POSTED: 01:30 a.m. HST, Mar 23, 2011
LAST UPDATED: 01:31 a.m. HST, Mar 23, 2011
CITY OF INDUSTRY, Calif. » We’ve known Michelle Wie half her life, since she was an intrepid 10-year-old golfer boldly and blithely going where no one had gone before.
Tomorrow she tees off in the second annual Kia Classic at Industry Hills Golf Club, the LPGA’s first domestic full-field event of 2011. She is finally old enough to buy a beer and celebrated her 21st birthday last October with friends at the Stanford-USC football game.
The girl who is “like forever 16 in people’s minds” plans to graduate from Stanford next March — less than five years after leaving Punahou, despite doubling as a pro golfer during her extended “summer vacation.”
“I have no idea what my GPA is now,” she said yesterday, a few days after finishing finals. “It’s still above 3.0. I’m keeping my head above water. It used to be so good my freshman year and then a steady decline.”
Wie has taken 20 units each winter to try and “lighten” her fall load — to 16 or so. Her major is communications and her final two semesters will be filled with writing and “social research.” Last semester, her studies involved American Government — “because I felt like I didn’t know much” — and journalism.
Now it is time to pack up puppy Lola and go back on tour. Her other life is what brought her fame and immense fortune. Stanford has brought her balance.

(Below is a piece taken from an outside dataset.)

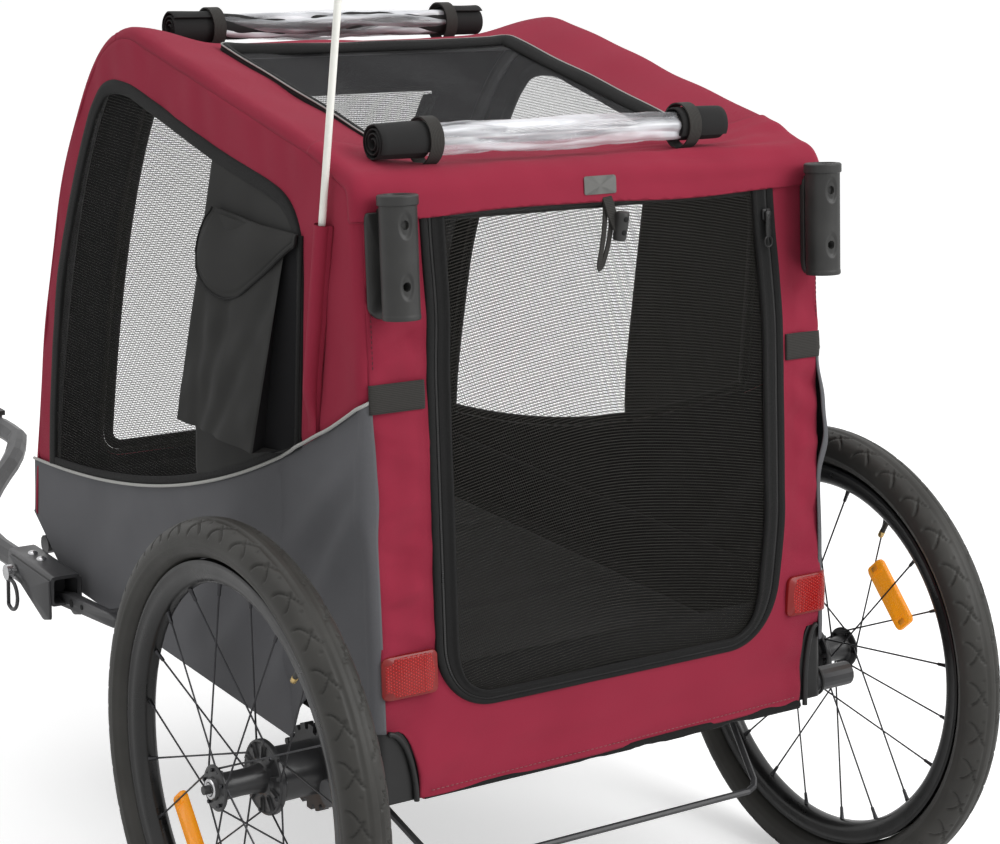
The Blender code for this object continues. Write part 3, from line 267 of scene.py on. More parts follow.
def gridPart(points, wrapRows=False, wrapCols=False, mat=0, flip=False, uv=None):
    # four-sided faces of a grid, and for each corner the distance run over and down it in metres
    rows, cols = points.shape[:2]
    full = points
    if wrapRows:
        full = np.concatenate([full, full[:1]], 0)
    if wrapCols:
        full = np.concatenate([full, full[:, :1]], 1)
    if uv is None:
        uv = np.stack([lengths(full, 1), lengths(full, 0)], -1)
    i, j = np.meshgrid(np.arange(full.shape[0] - 1), np.arange(full.shape[1] - 1), indexing="ij")
    corners = [(0, 0), (0, 1), (1, 1), (1, 0)]
    if flip:
        corners.reverse()
    faces = np.stack([((i + a) % rows) * cols + (j + b) % cols for a, b in corners], -1)
    return (points.reshape(-1, 3), faces.reshape(-1, 4),
            np.stack([uv[i + a, j + b] for a, b in corners], -2).reshape(-1, 2), mat)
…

Or is it the other way around?
“When I’m stressed after golf I have school,” Wie says. “If I’m stressed out from finals or papers I really enjoy being on the golf course. They feed off each other, which is really nice.”
None of her Stanford buddies swing a golf club, at least not well. “A couple of friends took beginning golf,” she shrugs, then elaborates. “They’re going to be in banking and realize they need it.”

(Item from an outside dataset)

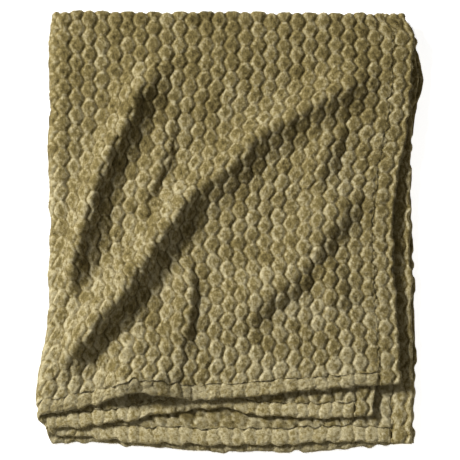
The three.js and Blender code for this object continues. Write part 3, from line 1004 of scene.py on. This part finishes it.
def make_stitches(name, reach, path):
    """Two threads locked together, one on each face of the cloth, along a path of u and w."""
    steps = STITCH_STEPS * round(2 * reach / STITCH_LENGTH) + 1
    along = np.linspace(-reach, reach, steps)
    (u, w), (next_u, next_w) = path(along), path(along + STITCH_AHEAD)
    centre = folded(u, w)
    forward = folded(next_u, next_w) - centre
    aside = folded(u + (next_w - w), w - (next_u - u)) - centre
    normal = unit(np.cross(forward, aside))
    aside = unit(np.cross(normal, forward))
    wave = np.abs(np.sin(np.pi * np.arange(steps) / STITCH_STEPS))[:, None]
    turn = np.linspace(0, 2 * np.pi, THREAD_SIDES, endpoint=False)[None, :, None]
    points, faces = [], []
    for k, face in enumerate((1, -1)):
        line = centre + face * normal * (STITCH_RISE - THREAD_RADIUS) * (0.1 + 0.9 * wave)
        points.append(line[:, None] + THREAD_RADIUS * (np.cos(turn) * aside[:, None]
                                                       + np.sin(turn) * normal[:, None]))
        ring = (k * steps + np.arange(steps)[:, None]) * THREAD_SIDES + np.arange(THREAD_SIDES)
        beside = np.roll(ring, -1, axis=1)
        faces.append(np.stack([ring[:-1], ring[1:], beside[1:], beside[:-1]], -1).reshape(-1, 4))
        faces += [ring[:1], ring[-1:, ::-1]]
    uv = np.stack([np.tile(np.arange(THREAD_SIDES) / THREAD_SIDES, 2 * steps),
                   np.repeat(np.linspace(0, 1, 2 * steps), THREAD_SIDES)], -1)
    row = new_mesh(name, np.concatenate(points).reshape(-1, 3), faces, uv, np.full(len(uv), 0.5),
                   shared_material("sewing_thread", thread_material))
    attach(row, "root")
    return row


# ---- the loose fibres of the pile ----

HEMS = ("right_hem_1_2", "right_hem_3_4", "near_hem_1_4", "near_hem_2_3")
PILE_PARTS = 3              # that the pile on the cloth is made in, from left to right
FIBRE_WIDTH = 0.34 * MM
FIBRE_ROOT = 0.4 * MM       # how deep a fibre starts below the surface
FIBRE_TONE = 0.10           # how much lighter a fibre is than the cloth that it grows on
FIBRES_DIFFER = 0.12
LAY = (0.35, -0.55, 0.0)    # the way that the pile leans
PILE_REACH = 9 * MM         # how far under the layer above it the pile goes on
CLEAR_START, CLEAR_WAY = 2.5 * MM, 0.03     # a fibre grows where this much of its way out is free


def read(items, name, width=1, kind=np.float32):
    """One value, or a row of them, for each item of a mesh."""
    values = np.empty(len(items) * width, kind)
    items.foreach_get(name, values)
    return values.reshape(-1, width) if width > 1 else values


def triangles_of(piece):
    """The corners, normals and tones of a piece's triangles, and their areas."""
    mesh = piece.data
    mesh.calc_loop_triangles()
    corners = read(mesh.loop_triangles, "vertices", 3, np.int32)
    points, normals = read(mesh.vertices, "co", 3), read(mesh.vertices, "normal", 3)
    tone = read(mesh.attributes["tone"].data, "value")
    return points[corners], normals[corners], tone[corners], read(mesh.loop_triangles, "area")


def may_show(place, normal):
    """Whether a face may show, from its place and the way that it faces; 2 means that it does."""
    x, y, z = place.T
    top = (z > height_of(1) - 0.5 * MM) & (normal[:, 2] > 0.15)
    beyond = ((x > np.minimum(RIGHT[1](y), RIGHT[2](y)) - PILE_REACH)
              | (y < np.maximum(NEAR[1](x), NEAR[2](x)) + PILE_REACH)
              | (x < LEFT[1](y) + PILE_REACH / 2) | (y > FAR[1](x) - PILE_REACH / 2))
    under = (z < 2.5 * MM) & (normal[:, 2] < -0.4)
    return np.where(top, 2, np.where(beyond & ~under, 1, 0))


def grow_fibres(pieces, rng):
    """Roots, directions and tones of the fibres on whatever shows of some pieces."""
    blockers = [bpy.data.objects[name] for name in ("cloth", *HEMS)]
    roots, leans, tones = [], [], []
    for piece in pieces:
        points, normals, tone, area = triangles_of(piece)
        shown = may_show(points.mean(1), normals.mean(1))
        weight = np.cumsum(area * (shown > 0))
        count = int(weight[-1] * 1e4 * sizes().pile_count)
        pick = np.searchsorted(weight, rng.random(count) * weight[-1])
        part = np.sort(rng.random((count, 2)), axis=1)
        part = np.stack([part[:, 0], part[:, 1] - part[:, 0], 1 - part[:, 1]], 1)
        place = (points[pick] * part[..., None]).sum(1)
        normal = unit((normals[pick] * part[..., None]).sum(1))
        keep = shown[pick] == 2
        for k in np.flatnonzero(~keep):
            start, way = Vector(place[k] + CLEAR_START * normal[k]), Vector(normal[k])
            keep[k] = not any(b.ray_cast(start, way, distance=CLEAR_WAY)[0] for b in blockers)
        roots.append(place[keep])
        leans.append(normal[keep])
        # the fibres take the cloth's tone, with its painted light and shade
        tones.append((tone[pick] * part).sum(1)[keep])
    return np.concatenate(roots), np.concatenate(leans), np.concatenate(tones)


def make_fibres(name, roots, normals, tones, rng):
    """A piece with a thin triangle for each fibre."""
    count = len(roots)
    lay = np.array(LAY) + 0.5 * rng.standard_normal((count, 3))
    lay = lay - (lay * normals).sum(1, keepdims=True) * normals
    way = unit(0.55 * normals + 0.8 * lay)
    aside = unit(np.cross(way, rng.standard_normal((count, 3))))
    length = sizes().pile_length * rng.uniform(0.6, 1.2, (count, 1))
    width = FIBRE_WIDTH / 2 * rng.uniform(0.7, 1.3, (count, 1))
    foot = roots - FIBRE_ROOT * normals
    points = np.stack([foot - aside * width, foot + aside * width, foot + way * length], 1)
    tone = np.clip(tones + FIBRES_DIFFER * rng.standard_normal(count) + FIBRE_TONE, 0.04, 0.96)
    # a fibre is a tiny triangle on the map, at its own tone
    uv = np.stack([np.stack([tone + across, np.full(count, up)], -1)
                   for across, up in ((-0.002, 0.40), (0.002, 0.40), (0, 0.44))], 1)
    pile = new_mesh(name, points.reshape(-1, 3), [np.arange(count * 3).reshape(-1, 3)],
                    uv.reshape(-1, 2), np.repeat(tone, 3),
                    shared_material("loose_fibres", fibre_material))
    # it is lit as the cloth under it, and only a little as a face of its own
    own = unit(np.cross(points[:, 1] - points[:, 0], points[:, 2] - points[:, 0]))
    own = own * np.where((own * normals).sum(1, keepdims=True) < 0, -1, 1)
    shade = unit(0.9 * normals + 0.15 * own)
    pile.data.normals_split_custom_set_from_vertices(np.repeat(shade, 3, 0).tolist())
    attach(pile, "root")
    return pile


class THROW_OT_pile(bpy.types.Operator):
    """Makes the fibres that stand clear of the tufts, wherever they show"""
    bl_idname = "throw.pile"
    bl_label = "Pile"

    def execute(self, context):
        rng = np.random.default_rng(11)
        roots, normals, tones = grow_fibres([bpy.data.objects["cloth"]], rng)
        order = np.argsort(roots[:, 0])
        for k, part in enumerate(np.array_split(order, PILE_PARTS)):
            make_fibres(f"pile_{k + 1}", roots[part], normals[part], tones[part], rng)
        roots, normals, tones = grow_fibres([bpy.data.objects[name] for name in HEMS], rng)
        make_fibres("pile_on_hems", roots, normals, tones, rng)
        return {"FINISHED"}


class THROW_OT_record(bpy.types.Operator):
    """A last step, which does nothing"""
    bl_idname = "throw.record"
    bl_label = "Record"

    def execute(self, context):
        return {"FINISHED"}


# ---- the stage ----

PICTURE_WIDTH = 0.787         # metres across the picture at the throw
CAMERA_DISTANCE = 3.2
CAMERA_ELEVATION = math.radians(80)
AIM = Vector((0.0005, -0.0012, 0))
SENSOR = 36
FLOOR_REACH = 8.0             # from the middle of the floor to its sides
FLOOR_DROP = 0.5 * MM         # of the floor below the throw
KEY_PLACE, KEY_SIZE, KEY_AIM = (-3.7, 2.25, 3.25), 1.3, (0, 0, 0)
NEAR_PLACE, NEAR_SIZE, NEAR_AIM = (-0.6, -1.6, 0.9), 1.0, (0, -0.3, 0)


def aimed(piece, at):
    piece.rotation_euler = (Vector(at) - piece.location).to_track_quat("-Z", "Y").to_euler()


def add_lamp(name, power, place, size, at):
    """A round lamp that points at a place."""
    light = bpy.data.lights.new(name, "AREA")
    light.shape, light.size, light.energy = "DISK", size, power
    lamp = bpy.data.objects.new(name, light)
    lamp.location = place
    bpy.context.scene.collection.objects.link(lamp)
    aimed(lamp, at)


class THROW_OT_stage(bpy.types.Operator):
    """Adds the floor, the lights and the camera"""
    bl_idname = "throw.stage"
    bl_label = "Stage"

    def execute(self, context):
        scene, stage = context.scene, context.scene.throw_stage
        mesh = bpy.data.meshes.new("floor")
        corners = [(x * FLOOR_REACH, y * FLOOR_REACH, CAD_LOW.z - FLOOR_DROP)
                   for x, y in ((-1, -1), (1, -1), (1, 1), (-1, 1))]
        mesh.from_pydata(corners, [], [(0, 1, 2, 3)])
        mesh.materials.append(floor_material())
        floor = bpy.data.objects.new("floor", mesh)
        scene.collection.objects.link(floor)

        add_lamp("key", stage.key, KEY_PLACE, KEY_SIZE, KEY_AIM)
        add_lamp("near", stage.near, NEAR_PLACE, NEAR_SIZE, NEAR_AIM)
        world = bpy.data.worlds.new("studio")
        world.use_nodes = True
        light = world.node_tree.nodes["Background"]
        light.inputs["Color"].default_value = (1, 0.96, 0.87, 1)
        light.inputs["Strength"].default_value = stage.fill
        scene.world = world
        scene.view_settings.view_transform = "Standard"

        camera = bpy.data.cameras.new("camera")
        camera.sensor_width = SENSOR
        camera.lens = SENSOR * CAMERA_DISTANCE / PICTURE_WIDTH
        eye = bpy.data.objects.new("camera", camera)
        eye.location = AIM + CAMERA_DISTANCE * Vector(
            (0, -math.cos(CAMERA_ELEVATION), math.sin(CAMERA_ELEVATION)))
        scene.collection.objects.link(eye)
        aimed(eye, AIM)
        scene.camera = eye
        return {"FINISHED"}


class THROW_PT_panel(bpy.types.Panel):
    """Lists the steps that build the throw"""
    bl_label = "Folded throw"
    bl_idname = "THROW_PT_panel"
    bl_space_type = "VIEW_3D"
    bl_region_type = "UI"
    bl_category = "Throw"

    def draw(self, context):
        scene = context.scene
        for group in (scene.throw_sizes, scene.throw_colours, scene.throw_stage):
            box = self.layout.box()
            for name in group.bl_rna.properties.keys():
                if name not in ("rna_type", "name"):
                    box.prop(group, name)
        for step in STEPS:
            self.layout.operator(step.bl_idname)


GROUPS = (("throw_sizes", ThrowSizes), ("throw_colours", ThrowColours), ("throw_stage", ThrowStage))
STEPS = (THROW_OT_stage, THROW_OT_cloth, THROW_OT_hems, THROW_OT_stitches, THROW_OT_pile,
         THROW_OT_record)
CLASSES = (*(group for _, group in GROUPS), *STEPS, THROW_PT_panel)


def register():
    for each in CLASSES:
        bpy.utils.register_class(each)
    for name, group in GROUPS:
        setattr(bpy.types.Scene, name, PointerProperty(type=group))


def unregister():
    for name, _ in GROUPS:
        delattr(bpy.types.Scene, name)
    for each in reversed(CLASSES):
        bpy.utils.unregister_class(each)


def main():
    register()
    bpy.ops.throw.stage()
    bpy.ops.throw.cloth()
    bpy.ops.throw.hems()
    bpy.ops.throw.stitches()
    bpy.ops.throw.pile()
    bpy.ops.throw.record()


if __name__ == "__main__":
    main()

Here are some numbers for them to ponder. If Wie finishes first this week, or second or third, she will surpass $2 million in official earnings since getting her card before last season. She has made much, much more from endorsements with companies such as Nike, McDonald’s and Kia.
The part-time golfer is ranked 11th in the world and has two wins and 14 top-10 finishes the past two-plus seasons, including a sixth in this event a year ago.
She had 13 more top 10s as a teenager, before she was Facebooking, tweeting (themichellewie), blogging (ablackflamingo) and becoming an LPGA member. She describes ablackflamingo as “A mindless blog about life ... and the stuff that doesn’t quite fit in.”
Somehow she has made it all fit. After spending half her life under a relentless microscope, Wie has found a comfortable place for that prodigious talent and all the other stuff “that doesn’t quite fit in.”
Without that stuff, the golf would not work.
“You can’t have too much knowledge,” Wie says. “Good players play 30 years. Golf is always changing. You can’t ever stop learning. But I’ve definitely learned a lot the last few years. I definitely grew up a lot. I appreciate the downs and ups. I’ve learned from everything — how to handle situations, how sometimes they are not fair.
“I think that’s really the hardest thing to learn is trying not to care so much. Just have fun out there. When you have some bad days you have to be over it. You have to be like, ‘This is fun and I’m absolutely privileged.’ It’s a really fun learning experience.”
She is not 10 anymore. She is all of 21.